Тут можно усмотреть пророчество о “миссии русской эмиграции”. Или – о последнем Русском царстве?
* * *
…Даже в предсмертном состоянии Розанов был верен себе. Его “примирение с Израилем”, которое вызывает такой восторг у либеральных “философов” и “литературоведов”, по сути, является типично розановской глумливой “хохмой” (кстати, это слово означает “мудрость” на древнееврейском): “Будучи постигнут мозговым ударом… верю в торжество Израиля, радуюсь ему”. И тут же еще смешнее, – и физиологически достоверное, и издевательское: “отдаю права на издание моих сочинений в обмен на “честную фаршированную щуку”. А все потому, что “пирожка хочется, творожка хочется” (из предсмертных писем)…
“Русские – духовная нация.
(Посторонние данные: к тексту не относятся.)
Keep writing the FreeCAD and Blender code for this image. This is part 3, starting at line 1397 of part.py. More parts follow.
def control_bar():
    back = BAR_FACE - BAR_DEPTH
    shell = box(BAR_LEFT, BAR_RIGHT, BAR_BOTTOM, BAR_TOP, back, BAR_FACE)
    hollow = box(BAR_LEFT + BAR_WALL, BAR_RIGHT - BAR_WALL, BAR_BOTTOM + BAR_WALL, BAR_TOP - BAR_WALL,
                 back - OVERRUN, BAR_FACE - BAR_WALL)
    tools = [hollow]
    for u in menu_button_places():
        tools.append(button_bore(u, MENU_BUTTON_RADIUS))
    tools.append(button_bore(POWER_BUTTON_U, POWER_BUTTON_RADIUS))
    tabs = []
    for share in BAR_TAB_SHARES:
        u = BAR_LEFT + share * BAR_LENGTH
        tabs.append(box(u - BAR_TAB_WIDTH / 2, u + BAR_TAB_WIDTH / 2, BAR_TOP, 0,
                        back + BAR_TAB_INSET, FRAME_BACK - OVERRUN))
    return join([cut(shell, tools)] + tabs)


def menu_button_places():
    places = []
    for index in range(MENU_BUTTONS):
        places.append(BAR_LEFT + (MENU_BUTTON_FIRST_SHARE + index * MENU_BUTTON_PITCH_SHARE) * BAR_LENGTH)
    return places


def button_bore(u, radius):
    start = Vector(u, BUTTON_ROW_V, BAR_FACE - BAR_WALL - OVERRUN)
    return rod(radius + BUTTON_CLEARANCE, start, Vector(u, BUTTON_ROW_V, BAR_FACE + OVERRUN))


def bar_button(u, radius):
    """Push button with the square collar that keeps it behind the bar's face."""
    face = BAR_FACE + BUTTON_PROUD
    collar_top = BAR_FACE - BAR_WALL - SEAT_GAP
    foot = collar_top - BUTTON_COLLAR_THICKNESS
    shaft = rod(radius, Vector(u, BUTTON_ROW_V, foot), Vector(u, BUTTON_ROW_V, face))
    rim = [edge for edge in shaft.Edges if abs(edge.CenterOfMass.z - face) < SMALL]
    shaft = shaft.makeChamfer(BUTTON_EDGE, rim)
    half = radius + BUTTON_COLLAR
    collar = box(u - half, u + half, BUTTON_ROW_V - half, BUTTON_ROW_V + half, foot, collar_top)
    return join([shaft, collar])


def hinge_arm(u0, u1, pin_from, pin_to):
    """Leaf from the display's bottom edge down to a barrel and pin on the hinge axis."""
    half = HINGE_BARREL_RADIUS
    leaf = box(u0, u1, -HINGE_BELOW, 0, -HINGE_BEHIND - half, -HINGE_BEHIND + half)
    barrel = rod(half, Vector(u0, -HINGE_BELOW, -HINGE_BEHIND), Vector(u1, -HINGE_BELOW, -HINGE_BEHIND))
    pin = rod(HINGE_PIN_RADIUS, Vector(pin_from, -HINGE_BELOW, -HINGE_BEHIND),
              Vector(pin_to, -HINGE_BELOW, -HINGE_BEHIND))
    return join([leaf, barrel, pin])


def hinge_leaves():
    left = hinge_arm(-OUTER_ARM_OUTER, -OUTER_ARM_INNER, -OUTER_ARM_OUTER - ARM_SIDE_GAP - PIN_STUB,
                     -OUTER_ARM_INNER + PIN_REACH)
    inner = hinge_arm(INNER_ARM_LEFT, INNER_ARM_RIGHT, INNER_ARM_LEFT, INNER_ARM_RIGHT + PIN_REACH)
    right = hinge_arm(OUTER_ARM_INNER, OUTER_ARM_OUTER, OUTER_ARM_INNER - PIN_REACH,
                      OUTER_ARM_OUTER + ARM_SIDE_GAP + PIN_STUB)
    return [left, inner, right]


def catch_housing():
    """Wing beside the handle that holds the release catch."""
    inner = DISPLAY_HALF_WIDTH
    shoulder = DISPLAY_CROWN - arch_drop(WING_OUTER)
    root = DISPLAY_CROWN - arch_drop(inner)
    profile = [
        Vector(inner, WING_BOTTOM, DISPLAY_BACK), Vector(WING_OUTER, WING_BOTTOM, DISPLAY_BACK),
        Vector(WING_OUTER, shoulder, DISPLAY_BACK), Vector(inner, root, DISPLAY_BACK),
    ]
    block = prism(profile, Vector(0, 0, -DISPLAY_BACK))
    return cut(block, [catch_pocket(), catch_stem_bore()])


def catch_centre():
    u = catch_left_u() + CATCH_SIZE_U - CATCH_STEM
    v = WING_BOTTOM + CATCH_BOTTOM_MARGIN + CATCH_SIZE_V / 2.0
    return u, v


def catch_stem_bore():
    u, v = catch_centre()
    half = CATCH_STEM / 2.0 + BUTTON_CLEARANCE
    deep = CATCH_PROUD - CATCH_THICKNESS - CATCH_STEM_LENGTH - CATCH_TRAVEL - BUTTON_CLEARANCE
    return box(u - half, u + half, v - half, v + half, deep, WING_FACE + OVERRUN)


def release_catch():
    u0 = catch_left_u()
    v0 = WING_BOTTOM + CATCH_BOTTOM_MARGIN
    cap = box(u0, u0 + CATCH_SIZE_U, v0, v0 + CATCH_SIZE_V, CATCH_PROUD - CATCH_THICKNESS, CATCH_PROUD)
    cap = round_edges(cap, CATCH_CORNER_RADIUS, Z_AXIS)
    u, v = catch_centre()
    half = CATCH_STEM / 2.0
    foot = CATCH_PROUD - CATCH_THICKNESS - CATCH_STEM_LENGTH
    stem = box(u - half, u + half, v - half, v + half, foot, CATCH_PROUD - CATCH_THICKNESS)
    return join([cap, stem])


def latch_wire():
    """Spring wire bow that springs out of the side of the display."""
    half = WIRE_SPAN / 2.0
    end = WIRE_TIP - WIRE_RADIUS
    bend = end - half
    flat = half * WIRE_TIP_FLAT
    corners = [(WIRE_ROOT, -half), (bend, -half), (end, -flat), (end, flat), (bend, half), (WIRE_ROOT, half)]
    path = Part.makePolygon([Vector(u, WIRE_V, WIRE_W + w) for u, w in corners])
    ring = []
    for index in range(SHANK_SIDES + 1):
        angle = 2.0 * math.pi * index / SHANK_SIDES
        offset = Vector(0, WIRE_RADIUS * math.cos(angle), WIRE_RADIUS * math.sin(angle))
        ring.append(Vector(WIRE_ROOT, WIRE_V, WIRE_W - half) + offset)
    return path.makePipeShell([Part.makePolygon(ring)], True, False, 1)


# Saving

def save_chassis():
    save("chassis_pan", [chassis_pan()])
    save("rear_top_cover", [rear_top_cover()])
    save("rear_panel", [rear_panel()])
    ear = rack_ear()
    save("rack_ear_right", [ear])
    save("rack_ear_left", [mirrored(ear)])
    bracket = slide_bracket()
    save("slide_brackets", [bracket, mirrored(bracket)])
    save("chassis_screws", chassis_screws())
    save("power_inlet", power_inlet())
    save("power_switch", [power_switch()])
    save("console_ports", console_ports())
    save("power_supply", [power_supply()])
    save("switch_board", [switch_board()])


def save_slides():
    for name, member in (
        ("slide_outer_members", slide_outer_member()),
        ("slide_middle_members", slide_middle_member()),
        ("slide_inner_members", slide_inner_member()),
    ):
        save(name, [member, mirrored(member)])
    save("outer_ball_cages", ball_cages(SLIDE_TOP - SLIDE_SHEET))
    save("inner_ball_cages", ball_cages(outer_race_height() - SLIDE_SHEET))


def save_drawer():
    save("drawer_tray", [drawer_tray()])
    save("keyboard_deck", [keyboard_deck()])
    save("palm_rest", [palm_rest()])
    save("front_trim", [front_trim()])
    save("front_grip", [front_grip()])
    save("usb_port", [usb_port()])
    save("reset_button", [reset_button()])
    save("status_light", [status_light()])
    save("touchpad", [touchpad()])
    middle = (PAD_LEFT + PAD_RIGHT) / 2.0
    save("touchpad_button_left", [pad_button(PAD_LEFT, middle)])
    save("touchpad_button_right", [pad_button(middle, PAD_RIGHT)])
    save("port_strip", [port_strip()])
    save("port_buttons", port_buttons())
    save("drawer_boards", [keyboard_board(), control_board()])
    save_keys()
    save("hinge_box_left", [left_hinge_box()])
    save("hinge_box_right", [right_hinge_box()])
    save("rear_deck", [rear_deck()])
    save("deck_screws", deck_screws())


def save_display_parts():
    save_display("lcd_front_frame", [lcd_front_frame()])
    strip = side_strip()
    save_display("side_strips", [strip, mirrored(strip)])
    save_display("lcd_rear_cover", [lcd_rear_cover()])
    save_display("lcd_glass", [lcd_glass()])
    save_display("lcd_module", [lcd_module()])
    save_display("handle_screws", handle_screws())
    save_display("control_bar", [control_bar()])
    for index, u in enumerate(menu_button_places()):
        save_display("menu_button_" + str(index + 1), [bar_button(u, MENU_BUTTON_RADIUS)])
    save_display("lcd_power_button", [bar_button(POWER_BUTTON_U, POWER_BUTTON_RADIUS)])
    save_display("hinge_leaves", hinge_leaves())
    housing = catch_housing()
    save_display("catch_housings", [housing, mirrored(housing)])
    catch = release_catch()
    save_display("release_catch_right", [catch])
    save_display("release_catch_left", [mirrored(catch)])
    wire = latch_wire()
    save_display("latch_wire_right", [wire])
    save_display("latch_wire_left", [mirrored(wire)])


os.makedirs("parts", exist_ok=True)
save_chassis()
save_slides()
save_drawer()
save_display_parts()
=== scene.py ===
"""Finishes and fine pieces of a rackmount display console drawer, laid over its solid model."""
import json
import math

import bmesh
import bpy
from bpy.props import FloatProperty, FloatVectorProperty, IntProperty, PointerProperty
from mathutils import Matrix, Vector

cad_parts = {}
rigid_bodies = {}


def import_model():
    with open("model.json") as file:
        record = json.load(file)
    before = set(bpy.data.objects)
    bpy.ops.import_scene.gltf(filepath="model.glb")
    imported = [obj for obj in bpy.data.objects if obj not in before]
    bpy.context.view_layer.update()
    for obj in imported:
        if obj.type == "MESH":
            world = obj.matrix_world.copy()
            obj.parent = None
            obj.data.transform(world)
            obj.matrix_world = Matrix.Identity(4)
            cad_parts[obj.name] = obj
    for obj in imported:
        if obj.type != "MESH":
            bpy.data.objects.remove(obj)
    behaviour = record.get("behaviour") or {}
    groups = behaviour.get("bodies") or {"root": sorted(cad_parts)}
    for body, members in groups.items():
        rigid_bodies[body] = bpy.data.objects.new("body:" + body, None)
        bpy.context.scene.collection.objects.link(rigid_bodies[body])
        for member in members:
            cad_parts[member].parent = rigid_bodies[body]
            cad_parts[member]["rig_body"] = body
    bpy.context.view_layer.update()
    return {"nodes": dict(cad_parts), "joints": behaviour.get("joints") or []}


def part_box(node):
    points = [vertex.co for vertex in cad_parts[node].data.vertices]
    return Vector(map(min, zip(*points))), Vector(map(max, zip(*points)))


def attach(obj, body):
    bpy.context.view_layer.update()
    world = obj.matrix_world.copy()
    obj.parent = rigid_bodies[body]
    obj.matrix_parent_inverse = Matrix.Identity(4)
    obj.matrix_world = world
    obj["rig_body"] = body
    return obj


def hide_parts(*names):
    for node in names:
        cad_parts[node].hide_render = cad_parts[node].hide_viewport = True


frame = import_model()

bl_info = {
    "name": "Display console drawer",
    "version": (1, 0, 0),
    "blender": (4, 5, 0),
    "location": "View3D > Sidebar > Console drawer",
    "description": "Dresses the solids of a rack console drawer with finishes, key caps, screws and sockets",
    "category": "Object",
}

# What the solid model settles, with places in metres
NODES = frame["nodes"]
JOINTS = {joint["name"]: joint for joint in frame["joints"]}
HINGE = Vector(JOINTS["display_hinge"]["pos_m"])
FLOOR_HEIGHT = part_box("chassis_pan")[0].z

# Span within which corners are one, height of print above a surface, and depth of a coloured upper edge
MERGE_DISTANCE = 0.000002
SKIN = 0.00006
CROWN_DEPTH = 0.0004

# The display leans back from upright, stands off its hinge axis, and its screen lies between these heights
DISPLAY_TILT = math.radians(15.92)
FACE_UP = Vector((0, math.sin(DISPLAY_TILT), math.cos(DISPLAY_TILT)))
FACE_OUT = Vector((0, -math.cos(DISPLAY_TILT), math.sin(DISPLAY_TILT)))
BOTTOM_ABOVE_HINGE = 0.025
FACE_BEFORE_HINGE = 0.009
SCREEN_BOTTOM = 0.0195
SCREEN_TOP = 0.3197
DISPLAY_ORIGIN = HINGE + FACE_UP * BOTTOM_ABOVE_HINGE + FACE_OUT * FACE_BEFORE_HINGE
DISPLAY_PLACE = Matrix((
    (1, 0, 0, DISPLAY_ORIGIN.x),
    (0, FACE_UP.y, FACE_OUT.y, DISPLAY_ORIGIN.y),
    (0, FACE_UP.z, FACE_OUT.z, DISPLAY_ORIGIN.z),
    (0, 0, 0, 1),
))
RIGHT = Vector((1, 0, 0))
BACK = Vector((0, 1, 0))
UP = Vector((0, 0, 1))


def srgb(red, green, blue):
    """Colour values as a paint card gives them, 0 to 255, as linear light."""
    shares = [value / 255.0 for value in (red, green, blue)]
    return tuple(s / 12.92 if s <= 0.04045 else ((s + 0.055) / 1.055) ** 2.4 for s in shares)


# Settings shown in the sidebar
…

Во плоти чуть-чуть”, – писал он прежде. А сам умер от банального и страшного физического голода.
Разумным ли было бегство в Сергиев Посад из кровавого Петрограда?
Разумеется, да, если принять во внимание судьбу его коллеги по “Новому Времени” М.О.Меньшикова, расстрелянного на глазах жены и шестерых малолетних детей “в отместку за статьи”. Но можно помечтать об ином финале: протяни Василий Васильевич еще годочек, не случись с ним этого окаянного “удара”, и он мог быть выслан с “философским пароходом” на Запад. Плыл бы себе с прозревшими вдруг собратьями по ремеслу туда, на закат солнца, прошел беженские мытарства, потом в Берлине, в Париже печатал яростные и мудрые статьи против сатанинской власти Кремля…
А в наши дни с великими почестями прах его перезахоронили бы где-нибудь в Свято-Даниловом, и сам президент обнажил бы голову, и венков от правительства прислано было бы с избытком, и Берл Лазар примчался бы со своей “честной фаршированной щукой” и обнялся над свежей могилой с каким-нибудь крупным православным иерархом (– “Да, таки Розанов был наш!” – “Розанов был и наш, и ваш! Ваши пророки – наши пророки!”), и было бы названо это действо очередным “согласием и примирением” жертвы с палачом…
Но Розанов остался с нами. В русской земле. И в наших умах и душах. Ведь “Васька дурак Розанов” – это русский национальный гений. А “гений, парадоксов друг”, бессмертен, доколе жив народ, подаривший его миру.